The author’s hypothesis is that these incentives drive up the GPA’s of college-bound HS students.  He compared academic data on VA’s public colleges with that of 38 similar public colleges in 28 states that do not have SOL-type examinations.

Marquardt finds that the GPA’s of VA students showed a significantly higher increases than the other colleges;  from 1995-2007, for example, the HS GPA of freshman enrolled in VA colleges rose by an increase of 9.9%, or .79% per year.  In the alternative national sample, the increase was 6.4%, or .5% per year.   Aggregate VA data also show serious jumps in 2000 and 2004, the two points during which the state sharpened the stakes for school systems, based on their SOL performance.

Are there alternative explanations?  Marquardt suggests that perhaps  the best VA HS students are choosing to stay in-state and attend college closer to home.  If that were the case, we would expect to see SAT scores of entering freshman rise along with their GPA’s.  Leaderman digs up data from the JMU  Common Data Set to test Marquardt’s hypothesis, and to examine this possible alternative explanation  for the GPA increase.  He discounts this alternative explanation.

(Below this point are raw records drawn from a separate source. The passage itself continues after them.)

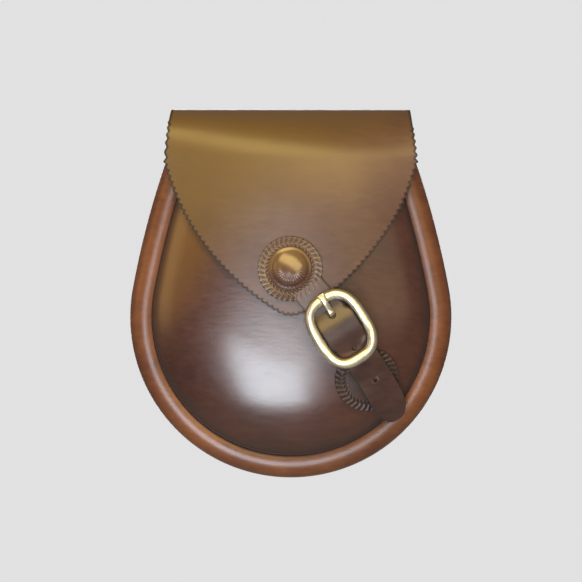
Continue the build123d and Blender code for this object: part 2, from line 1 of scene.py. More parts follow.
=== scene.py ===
from math import asin, atan2, cos, exp, hypot, pi, radians, sin, sqrt, tan
import bpy
import numpy as np
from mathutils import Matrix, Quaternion, Vector


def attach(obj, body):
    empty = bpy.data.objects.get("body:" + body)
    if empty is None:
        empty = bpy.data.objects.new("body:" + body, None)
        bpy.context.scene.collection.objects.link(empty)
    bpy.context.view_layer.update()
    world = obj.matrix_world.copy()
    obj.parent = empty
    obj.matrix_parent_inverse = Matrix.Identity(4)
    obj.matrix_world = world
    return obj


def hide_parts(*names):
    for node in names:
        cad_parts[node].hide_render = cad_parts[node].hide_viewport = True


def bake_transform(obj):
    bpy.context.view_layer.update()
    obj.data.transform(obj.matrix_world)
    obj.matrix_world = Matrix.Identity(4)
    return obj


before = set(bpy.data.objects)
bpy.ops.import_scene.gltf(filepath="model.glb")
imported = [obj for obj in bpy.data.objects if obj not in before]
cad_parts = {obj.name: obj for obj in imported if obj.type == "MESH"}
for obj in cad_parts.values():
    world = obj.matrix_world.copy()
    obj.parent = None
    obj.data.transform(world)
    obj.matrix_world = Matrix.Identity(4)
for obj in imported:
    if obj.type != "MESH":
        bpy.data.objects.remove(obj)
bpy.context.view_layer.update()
MM = 0.001

# -------------------------------- studio
# The pouch hangs by its belt loops before a pale paper sweep, seen square on. A cool
# window lamp stands low in front and a wide warm one high up, weaker ones to the left,
# to the right and by the camera draw the rim's lines, and one behind lights the back.
bpy.ops.object.select_all(action="DESELECT")
bpy.ops.object.camera_add(location=(0.0001, -2.6, -0.0567), rotation=(pi / 2, 0, 0))
camera = bpy.context.object
camera.name = "camera"
camera.data.lens = 275.6
camera.data.clip_start = 0.01
camera.data.clip_end = 50
bpy.context.scene.camera = camera
bpy.context.scene.view_settings.view_transform = "Standard"


def lamp(name, place, aim, size, watts, colour, roll=0.0):
    """Hangs a soft rectangular lamp at a place and turns it towards a point."""
    bpy.ops.object.light_add(type="AREA", location=place)
    soft = bpy.context.object
    soft.name = name
    soft.data.shape = "RECTANGLE"
    soft.data.size, soft.data.size_y = size
    soft.data.energy = watts
    soft.data.color = colour
    facing = (Vector(aim) - Vector(place)).to_track_quat("-Z", "Y")
    soft.rotation_euler = (facing @ Quaternion((0, 0, 1), radians(roll))).to_euler()
    soft.visible_camera = False


DAY = (1.0, 0.97, 0.93)
MIDDLE = (0, 0, -0.06)
BELLY = (0, -0.03, -0.06)
lamp("low_window_lamp", (-0.13, -1.0, -0.35), (0, -0.04, -0.1), (0.48, 0.56), 11, (0.85, 0.92, 1.0))
lamp("warm_top_lamp", (0.03, -1.0, 0.8), (0, -0.03, 0.02), (1.7, 0.56), 17.5, (1.0, 0.74, 0.28), -36)
lamp("warm_left_lamp", (-1.25, -0.5, 0.3), BELLY, (0.6, 0.9), 2, (1.0, 0.68, 0.3))
lamp("rear_fill", (0, 2.2, 0.1), MIDDLE, (1.0, 1.0), 28, DAY)
lamp("camera_lamp", (-0.12, -2.3, 0.32), MIDDLE, (0.16, 0.16), 1.2, DAY)
lamp("right_fill", (1.1, -1.3, 0.3), BELLY, (0.8, 0.8), 1.6, (1.0, 0.8, 0.55))


def feed(node, inputs):
    """Gives each input of a shader node its value, or the output that drives it."""
    for socket, value in inputs.items():
        if isinstance(value, bpy.types.NodeSocket):
            node.id_data.links.new(value, node.inputs[socket])
        else:
            node.inputs[socket].default_value = value


def add_node(tree, kind, inputs, **settings):
    """Adds a shader node with its settings and inputs, and hands back its outputs."""
    node = tree.nodes.new("ShaderNode" + kind)
    for key, value in settings.items():
        setattr(node, key, value)
    feed(node, inputs)
    return node.outputs


def end_tree(tree, output, real, bare, camera_share, shine_share):
    """Ends a tree in a real look, but lets the camera and reflections see shares of a bare one."""
    path = add_node(tree, "LightPath", {})
    shine = add_node(tree, "Math", {0: path["Is Glossy Ray"], 1: shine_share}, operation="MULTIPLY")
    inputs = {0: path["Is Camera Ray"], 1: camera_share, 2: shine["Value"]}
    seen = add_node(tree, "Math", inputs, operation="MULTIPLY_ADD")
    mix = add_node(tree, "MixShader", {"Fac": seen["Value"], 1: real[0], 2: bare[0]})
    feed(tree.nodes[output], {"Surface": mix[0]})


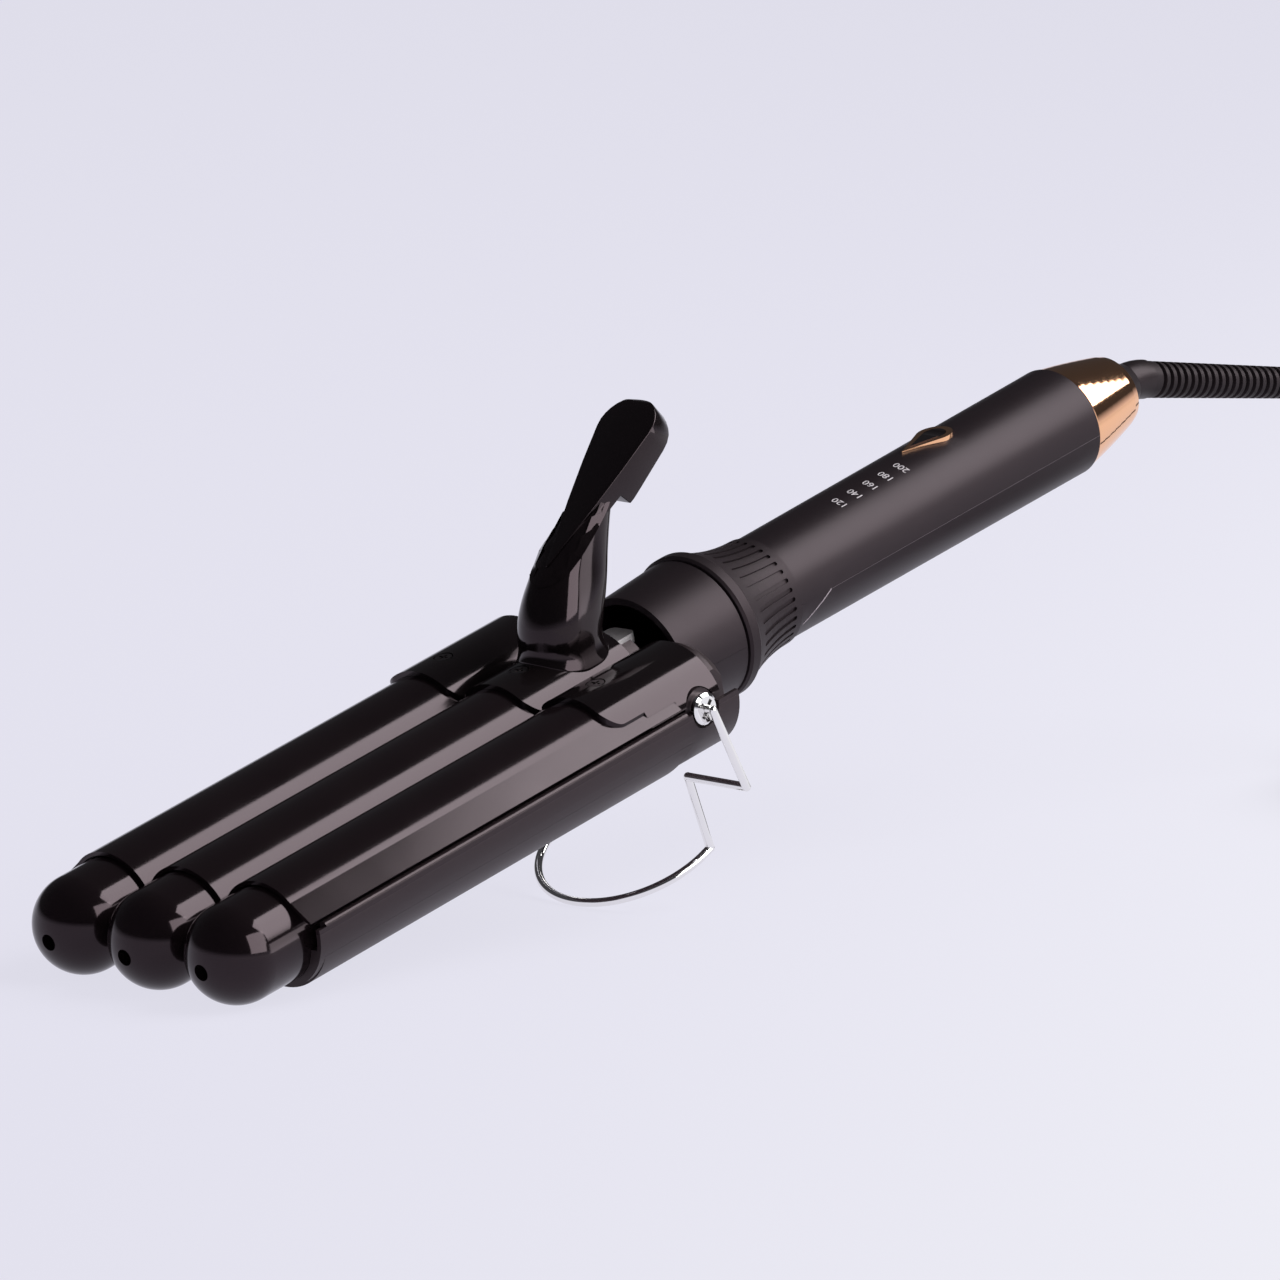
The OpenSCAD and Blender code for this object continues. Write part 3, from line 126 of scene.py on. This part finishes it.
coil = [coil_place(i / POINTS_PER_TURN) for i in range(int(COIL_TURNS * POINTS_PER_TURN) + 1)]
coil_exit = (coil[-1][0], coil[-1][1] + CORD_D, coil[-1][2])
route = drop + coil + [coil_exit] + tail


# %% Make the cord
def piece(name, mesh, body):
    """A finished mesh as an object at the origin that rides on a body."""
    made = bpy.data.objects.new(name, mesh)
    bpy.context.scene.collection.objects.link(made)
    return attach(made, body)


def smooth_wire(name, points, diameter, steps=4, sides=4):
    """The mesh of a round wire that runs smoothly through points in mm."""
    line = bpy.data.curves.new(name, "CURVE")
    line.dimensions = "3D"
    line.resolution_u = steps
    line.bevel_depth = diameter * MM / 2
    line.bevel_resolution = sides
    line.use_fill_caps = True
    spline = line.splines.new("BEZIER")
    spline.bezier_points.add(len(points) - 1)
    for knot, point in zip(spline.bezier_points, points):
        knot.co = Vector(point) * MM
        knot.handle_left_type = knot.handle_right_type = "AUTO"
    wire = bpy.data.objects.new(name, line)
    mesh = bpy.data.meshes.new_from_object(wire)
    bpy.data.objects.remove(wire)
    bpy.data.curves.remove(line)
    mesh.polygons.foreach_set("use_smooth", [True] * len(mesh.polygons))
    return mesh


mains_cord = piece("mains_cord", smooth_wire("mains_cord", route, CORD_D), "cord_swivel")
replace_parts(mains_cord, "cord", "cord_coil", "cord_tail")
print("cord faces:", len(mains_cord.data.polygons))

# %% [markdown]
# ## Lever
# The lever's stem is one smooth casting: a round nose, full sides and a foot that swells
# out onto the bracket. It is a loft. Each ring starts as a circle, its points are moved to
# that height's outline, and the rings are bridged. The lowest rings follow the bracket's
# round ridge. A cut in the thumb pad's plane and a wide bevel give its rounded shoulders.


# %% Shape the lever's stem
BRACKET_R, BRACKET_HALF, FOOT_Z = 15.2, 13, 14.6
FLARE, FLARE_HEIGHT, UPRIGHT_HEIGHT = 1.3, 3.6, 9
REAR_POWER = 0.62
PAD_LOW_END, PAD_SLOPE, PAD_GAP = Vector((160, 0, 35.8)), math.radians(33.5), 0.5
SHOULDER = 3
stem_heights = (-1.2, 0, 0.3, 0.7, 1.2, 1.8, 2.6, 3.6, 5, 7, 9, 11, 13, 15, 17, 19, 21, 24, 27, 30, 34)
stem_front = ((0, 150.2), (6, 150.5), (10, 152.0), (14, 154.3), (19, 158.0), (24, 163.0), (34, 176.0))
stem_rear = ((0, 169.6), (4, 170.8), (10, 174.4), (16, 177.6), (22, 180.6), (28, 183.4), (34, 186.0))
stem_half = ((0, 9.3), (6, 9.4), (10, 9.1), (14, 8.5), (18, 7.5), (22, 6.5), (28, 5.3), (34, 4.6))


def between(table, place):
    """The value at a place between two rows of a table."""
    for (low, first), (high, last) in zip(table, table[1:]):
        if place <= high:
            part = max(0, (place - low) / (high - low))
            return first + (last - first) * part
    return table[-1][1]


def squared(value, power):
    """A power that keeps the sign: under 1 it pushes a circle out towards a square."""
    return math.copysign(abs(value) ** power, value)


def stem_ring(shape, height, count=72):
    """One ring of the stem: a half circle in front, a fuller half at the back."""
    flare = FLARE * (1 - min(1, max(0, height / FLARE_HEIGHT))) ** 2
    half = between(stem_half, height) + flare
    front, rear = between(stem_front, height) - flare, between(stem_rear, height) + flare
    ring = bmesh.ops.create_circle(shape, segments=count, radius=1)["verts"]
    for point in ring:
        c, s = point.co.x, point.co.y
        power = 1 if c < 0 else REAR_POWER
        x = front + half + squared(c, power) * (half if c < 0 else rear - front - half)
        y = half * squared(s, power)
        ridge = math.sqrt(BRACKET_R ** 2 - min(abs(y), BRACKET_HALF) ** 2)
        upright = min(1, max(0, height / UPRIGHT_HEIGHT))
        point.co = Vector((x, y, ridge * (1 - upright) + FOOT_Z * upright + height))
    return ring


def joined_rings(shape, rings):
    """Bridges each ring to the next one and closes both ends."""
    edges = [list({edge for point in ring for edge in point.link_edges}) for ring in rings]
    for low, high in zip(edges, edges[1:]):
        bmesh.ops.bridge_loops(shape, edges=low + high)
    bmesh.ops.contextual_create(shape, geom=edges[0])
    bmesh.ops.contextual_create(shape, geom=edges[-1])


def cut(shape, place, normal):
    """Cuts away what lies beyond a plane, closes the cut and returns its rim."""
    whole = shape.verts[:] + shape.edges[:] + shape.faces[:]
    made = bmesh.ops.bisect_plane(shape, geom=whole, plane_co=place, plane_no=normal, clear_outer=True)
    rim = [part for part in made["geom_cut"] if isinstance(part, bmesh.types.BMEdge)]
    bmesh.ops.contextual_create(shape, geom=rim)
    return rim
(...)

Looking more closely at the data, over this period, SAT scores for entering freshman  remained relatively stable.  JMU first started breaking down freshman HS GPA’s in the late 90’s, with yearly variations till a stable reporting form emerged in 05.  From the JMU’s Common Data set (section C has SAT and GPA data):

In 98 Average GPA = 3.44      GPA> 3.5= not reported :  GPA 3.0 or higher= 87.2%
In 99
Average GPA = 3.53       25 GPA percentile:  3.32, or 75% of all students had a GPA > 3.32
In 00
Average GPA = 3.53      breakdown by %age not reported
In 01
Average GPA = 3.58      GPA> 3.5= not reported : GPA 3.0 or higher= 96.5%
In 02
Average GPA = 3.64      GPA> 3.5= not reported : GPA 3.0 or higher=  98%
In 03
Average GPA = 3.66      No breakdown by %age  reported
In 04
Average GPA = 3.68      No breakdown by %age  reported
In 05
Average GPA = 3.673    GPA> 3.5= 68% : GPA 3.0 or higher= 97%
In 06
Average GPA = 3.69      GPA> 3.5= 70 % : GPA 3.0 or higher= 98%
In 07
Average GPA =  3.71     GPA> 3.5= 71% : GPA 3.0 or higher= 98%
In 08
Average GPA =  3.7       GPA> 3.5= 71% : GPA 3.0 or higher=  98%

Hmmm.  What do you think?

2 Responses to “JMU, SOL’s and Grade Inflation”

  1. Andy Perrine says:

    While I don’t dispute the original Mason researcher’s hypothesis, the Inside Higher Ed writer jumped to conclusions about JMU without investigating all the facts.

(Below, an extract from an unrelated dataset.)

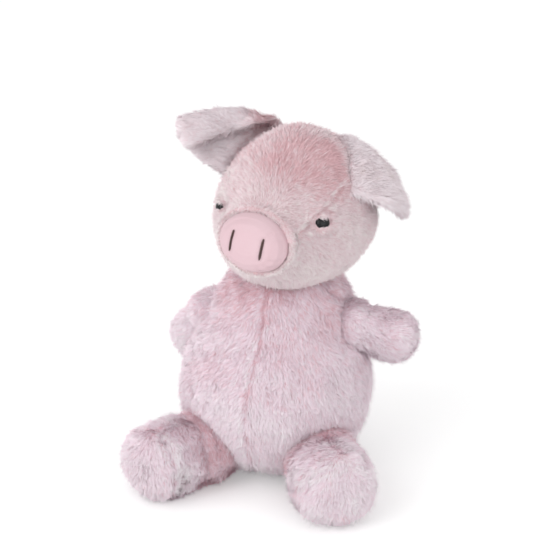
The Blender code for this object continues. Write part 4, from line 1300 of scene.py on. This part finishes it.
def make_light(stage):
    """An even sky that looks white, and two large soft lamps."""
    world = bpy.data.worlds.new("Studio")
    world.use_nodes = True
    tree = world.node_tree
    path = tree.nodes.new("ShaderNodeLightPath").outputs
    seen = maths(tree, "MAXIMUM", path["Is Camera Ray"], path["Is Glossy Ray"])
    sky = tree.nodes["Background"]
    tree.links.new(ranged(tree, seen, 0.0, 1.0, stage.sky, 1.0), sky.inputs["Strength"])
    sky.inputs["Color"].default_value = (1.0, 1.0, 1.0, 1.0)
    bpy.context.scene.world = world
    for name, place, size, share in (("key", (-0.75, -1.2, 0.85), 1.3, 1.0),
                                     ("fill", (1.1, -0.9, 0.4), 1.2, 0.42)):
        lamp = bpy.data.lights.new(name, "AREA")
        lamp.energy = stage.key_power * share
        lamp.size = size
        light = bpy.data.objects.new(name, lamp)
        light.location = place
        aim = Vector((0.0, 0.0, 0.13)) - Vector(place)
        light.rotation_euler = aim.to_track_quat("-Z", "Y").to_euler()
        bpy.context.scene.collection.objects.link(light)


def make_camera(stage):
    lens = bpy.data.cameras.new("camera")
    lens.lens = stage.lens
    lens.sensor_width = SENSOR
    camera = bpy.data.objects.new("camera", lens)
    camera.location, _, _, back = camera_axes()
    camera.rotation_euler = (-back).to_track_quat("-Z", "Y").to_euler()
    bpy.context.scene.collection.objects.link(camera)
    bpy.context.scene.camera = camera


class PIG_OT_stage(bpy.types.Operator):
    """Makes the floor, the soft light and the camera"""
    bl_idname = "pig.stage"
    bl_label = "Stage"

    def execute(self, context):
        context.scene.view_settings.view_transform = "Standard"
        for make in (make_floor, make_light, make_camera):
            make(settings("stage"))
        return {"FINISHED"}


class PIG_PT_panel(bpy.types.Panel):
    """The pieces of the plush pig"""
    bl_idname = "PIG_PT_panel"
    bl_label = "Plush pig"
    bl_space_type = "VIEW_3D"
    bl_region_type = "UI"
    bl_category = "Plush pig"

    def draw(self, context):
        for operator in OPERATORS:
            self.layout.operator(operator.bl_idname)
        for name, group in SETTINGS.items():
            box = self.layout.box()
            box.label(text=name.capitalize())
            for label in group.__annotations__:
                box.prop(settings(name), label)


SETTINGS = {"pile": PileSettings, "colours": ColourSettings, "stage": StageSettings}
OPERATORS = (PIG_OT_stage, PIG_OT_materials, PIG_OT_body, PIG_OT_head, PIG_OT_limbs,
             PIG_OT_ears, PIG_OT_tail, PIG_OT_face, PIG_OT_hidden)


def register():
    for cls in (*SETTINGS.values(), *OPERATORS, PIG_PT_panel):
        bpy.utils.register_class(cls)
    for name, group in SETTINGS.items():
        setattr(bpy.types.Scene, "plush_" + name, PointerProperty(type=group))


def unregister():
    for name in SETTINGS:
        delattr(bpy.types.Scene, "plush_" + name)
    for cls in (PIG_PT_panel, *reversed(OPERATORS), *SETTINGS.values()):
        bpy.utils.unregister_class(cls)


def main():
    register()
    for operator in OPERATORS:
        group, name = operator.bl_idname.split(".")
        getattr(getattr(bpy.ops, group), name)()


if __name__ == "__main__":
    main()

    Only about 55% of school districts in Virginia connect grades and SOL performance. Students from districts that don’t — including the giant Fairfax County — comprise a significant portion of students who come to JMU. Plus, 30% of JMU students are from out of state where there are no SOL’s. Given that these populations comprise a significant portion of our student population, the affect of SOL-related grade inflation on JMU’s student population is greatly over estimated.

    Further, during the time period the Inside Higher Ed writer examines, JMU Admissions made the decision to increase the importance of grades and decrease the importance of the SAT in the application evaluation equation. Our mountains of data show that good grades is a far greater predictor of strong performance at JMU than the SAT. This Admissions decision has a great affect on the relationship of average grades and average SAT scores of the JMU student population.

    Again, the researcher at Mason is likely on to something. And I am the last guy in town to defend SOLs and their affect on public schools. But had the reporter at Inside Higher Ed looked at JMU more deeply than simply using data available online, he would have found that many other factors mitigate the issue and that his conclusion was not sound.

  2. Justin C says:

    I wonder if the researcher made an attempt to track the grading scales at the various high schools during the mentioned years. I graduated from a Roanoke high school in 2001, so SOL’s were just being put into place but there was talk about VA high schools inflating grades before SOL’s.

    My high school graded on the following break down:
    but a number of VA high schools had been switching to the college 10 point system in the 90’s. The complaint at the time was that this inflated the GPA’s of the students at schools with a 10 point system, making it easier for them to get into colleges.

    It seems to me that a better way of comparing students would be on standardized methods like the SAT. I know I’m glad that JMU didn’t switch their focus to GPA until after I was admitted b/c my GPA sucked.